A few weeks ago I had the incredible opportunity to attend a personal gathering with Adyashanti. I first heard of Adyashanti last summer when the facilitators of the ongoing Inner Work group of which am a part recommended his book The End of Your World. I read The End of Your World last September, at which time it took its place as the second most important book I feel I have experienced in my adult lifetime.
At the event, prior to Adya’s appearance, I was sitting and waiting in silence, as we had been requested to hold upon entering the meeting room. I didn’t feel consciously nervous about anything, but I noticed a tense feeling in my chest. I wondered what I felt tense about.
I kept breathing consciously, focusing only vaguely on the question, and suddenly an awareness flashed through me. It was immediate, lasting only a second, and it was not a suspicion, or a thought, or a figuring something out. It was a seeing—an instantaneous, embodied realization.
My lungs automatically tense upon exhale.
Automatically. Not when I feel a certain way. Not when I feel nervous. Not when I’m experiencing anxiety, or focused on something particular. Simply upon exhale. My lungs tense automatically in the very face of exhale.
And there it is. The most fundamental of letting go.
This feels like a very intimate realization about my body. While in a way it does not surprise me at all, seeing on what a core level this pattern has been ingrained and manifested in me was(/is) stunning. Somehow my lungs/body learned that the fundamental act of exhale, of release, was scary and threatening and that I needed to “protect” myself from it and tense against it.

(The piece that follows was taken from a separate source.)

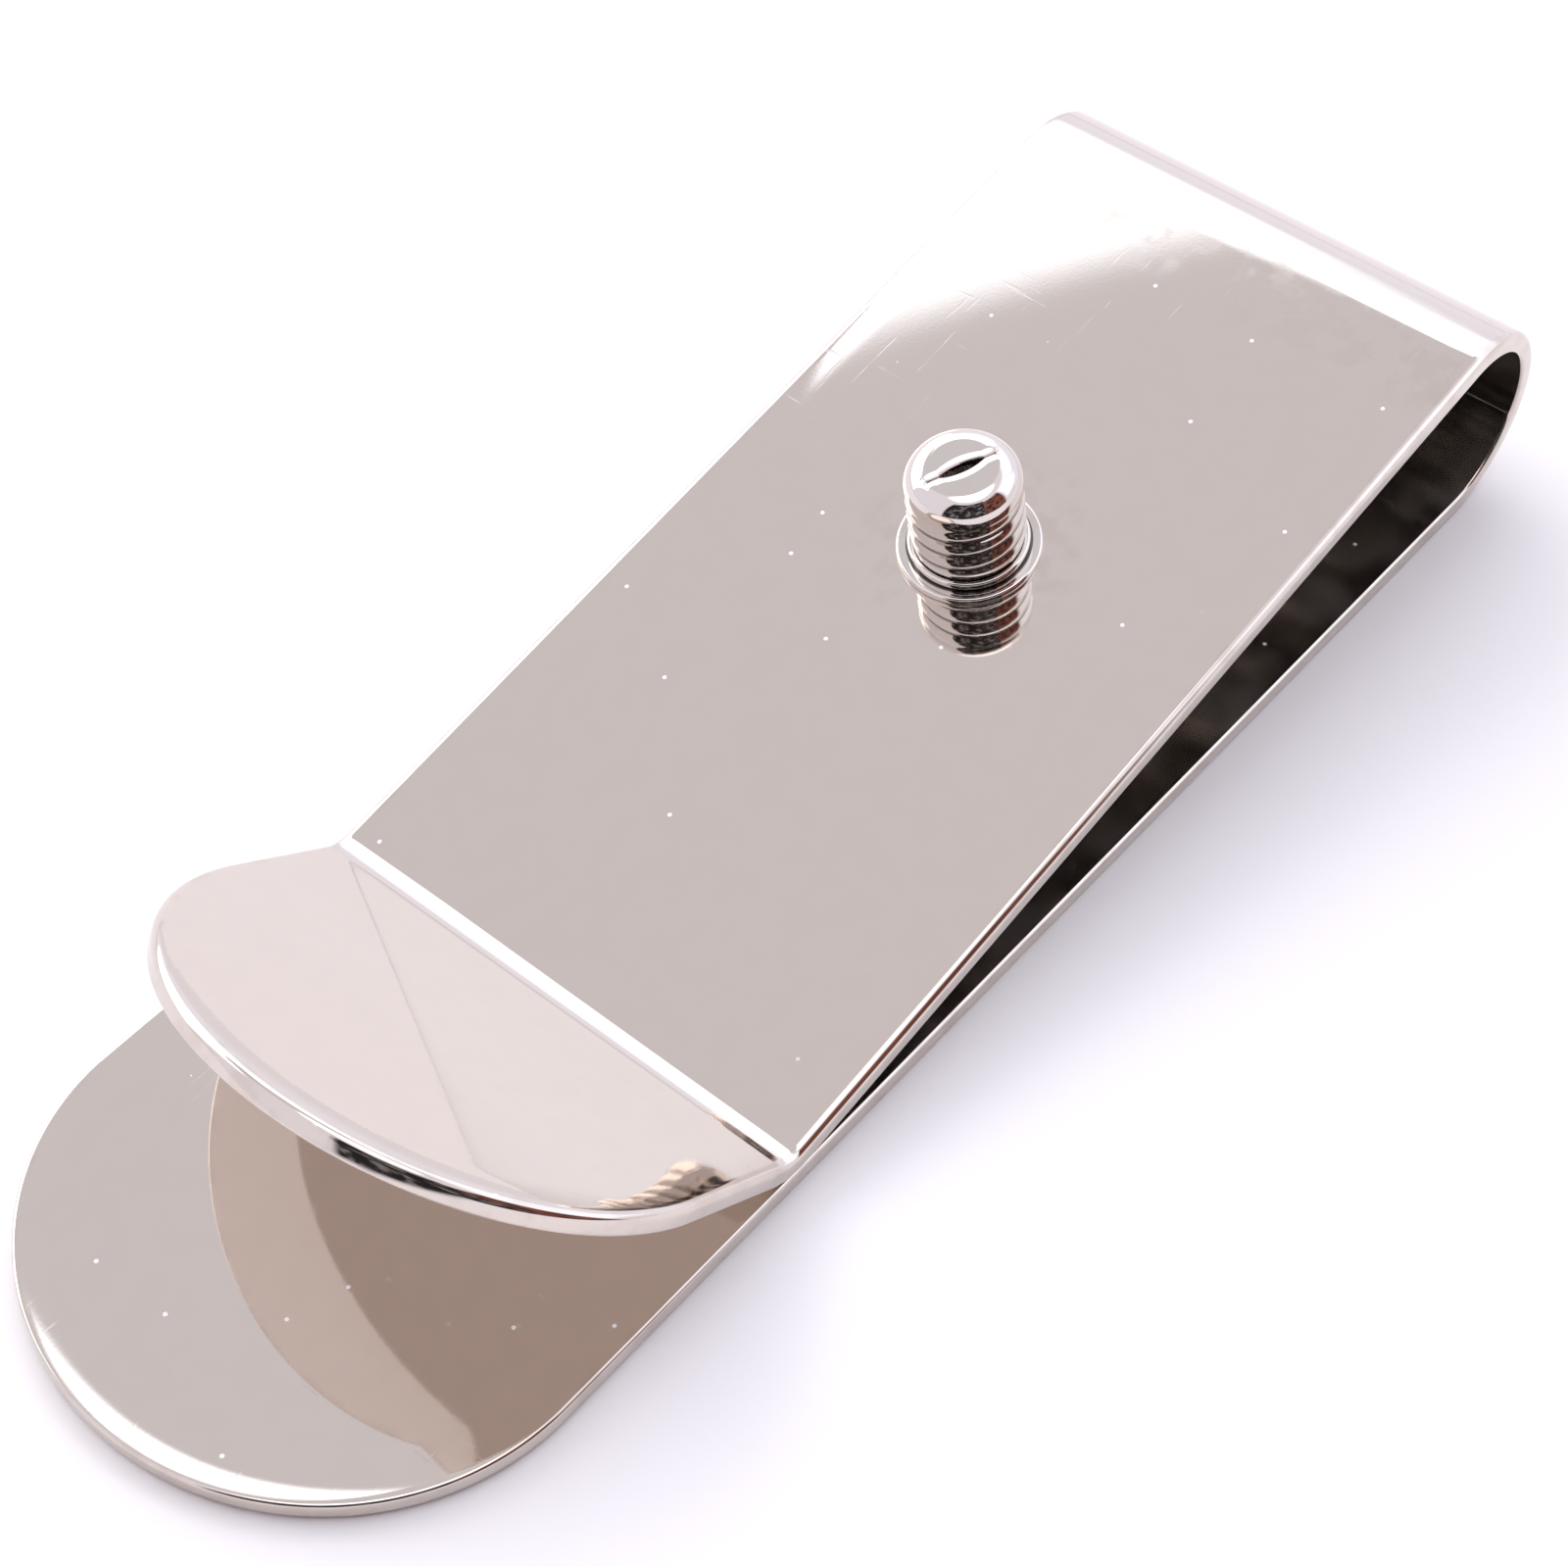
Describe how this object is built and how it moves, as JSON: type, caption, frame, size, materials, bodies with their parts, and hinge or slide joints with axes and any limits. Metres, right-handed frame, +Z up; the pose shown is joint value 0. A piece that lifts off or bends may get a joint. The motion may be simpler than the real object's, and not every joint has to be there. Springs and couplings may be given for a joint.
{
  "type": "money clip",
  "caption": "Spring money clip: one bent strip with a sprung front leaf, an upturned thumb lip and a slotted screw post in a stepped bush.",
  "frame": {"origin": "middle of the clip's footprint, on the surface that the back leaf lies on", "axes": "+X along the strip from the open end to the spring bend, +Y across the strip, +Z up from the back leaf's outer face through the clip"},
  "size_m": [0.0635, 0.0204, 0.0102],
  "materials": {
    "strip_plating": "polished",
    "bush_plating": "polished",
    "post_plating": "polished"
  },
  "bodies": {
    "back": {"back_leaf": "strip_plating", "spring_bend_lower": "strip_plating"},
    "front": {"spring_bend_upper": "strip_plating", "front_leaf": "strip_plating", "thumb_lip": "strip_plating", "post_bush": "bush_plating"},
    "post": {"slotted_post": "post_plating"}
  },
  "joints": [
    {"name": "leaf_opens", "type": "hinge", "parent": "back", "child": "front", "pos_m": [0.03175, 0, 0.00422], "axis": [0, 1, 0], "range_deg": [0, 7], "stiffness_Nm_per_rad": 3, "springref_deg": -1.72},
    {"name": "post_turns", "type": "hinge", "parent": "front", "child": "post", "pos_m": [0.0102, 0, 0.00545], "axis": [-0.1736, 0, 0.9848], "range_deg": [0, 360]}
  ]
}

So much so that this physical pattern developed that has likely been in action for decades.
The metaphorical reflections and extrapolations I see of this in my life are innumerable, so much so that it almost seems it would be easier to look at times when this has not been evident. Recently my acupuncturist and I were talking about the element in traditional Five-Element Acupuncture that seems most prominent in me (the main corresponding organ of which happens to be the lungs), and she described this element’s tendency to “hoard,” to hold on to things—which in turn makes it difficult for new things to come in. There simply isn’t room. To recall the triadic aspect of “destruction,” this, as I understand it, would be its basic purpose: to clear out/destroy what no longer serves. To never destroy or release anything interrupts the flow of life and the Universe. Destruction allows room for creation, offering the opportunity for maintenance…and so on.
Ultimately, I feel enormous, deep gratitude for the exquisite opportunity to have seen something so profound and intimate about myself/my body. So much so that really it feels indescribable.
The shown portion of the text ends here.